Homeowner Wendy White was never much of a gardener before she planted her first hydrangea bush in 1989. In the years since, her garden has grown to encircle her house and creep into the surrounding woods, covering the Whites’ property in a blanket of green leaves dotted with colorful flower blossoms. Under Wendy’s tender care and attention—up to eight hours a day—her hydrangeas return each year, brightening her days with spectacular color and vibrancy from March through November.
Less finicky than many other flowers, hydrangeas thrive in rich, porous, slightly moist soil, and a combination of full sun and shade, though many of these plants will grow just as well in partial shade.
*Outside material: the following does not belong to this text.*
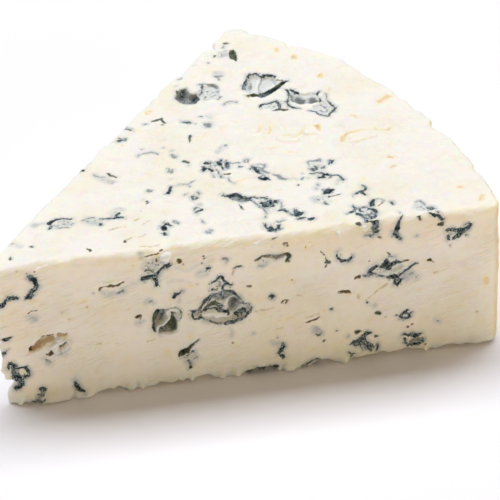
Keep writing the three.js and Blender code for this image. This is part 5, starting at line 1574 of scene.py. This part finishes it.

Wendy’s quaint garden shed provides the perfect spot to relax and meditate in between sessions of tending her plants.
Shape & Style
A mainstay in gardens across the country during the warm months, there are few flowers as recognizable as the hydrangea. From pom-poms of deep blue to white-budded blooms, these comely flowers take form in many sizes and colors, with three major shapes prevalent across the United States.
Lacecaps feature a grouping of tiny flowers encircled by larger, showier flowers. Mopheads, perhaps the most popular shape, are defined by flowers that form an orb of color, peppering bushes of wide green leaves. Panicle hydrangeas feature flowers that grow into an elongated shape similar to a cone. Wendy’s well-tended garden shows off some of each for a charming array of color and shape among a sea of lush green leaves.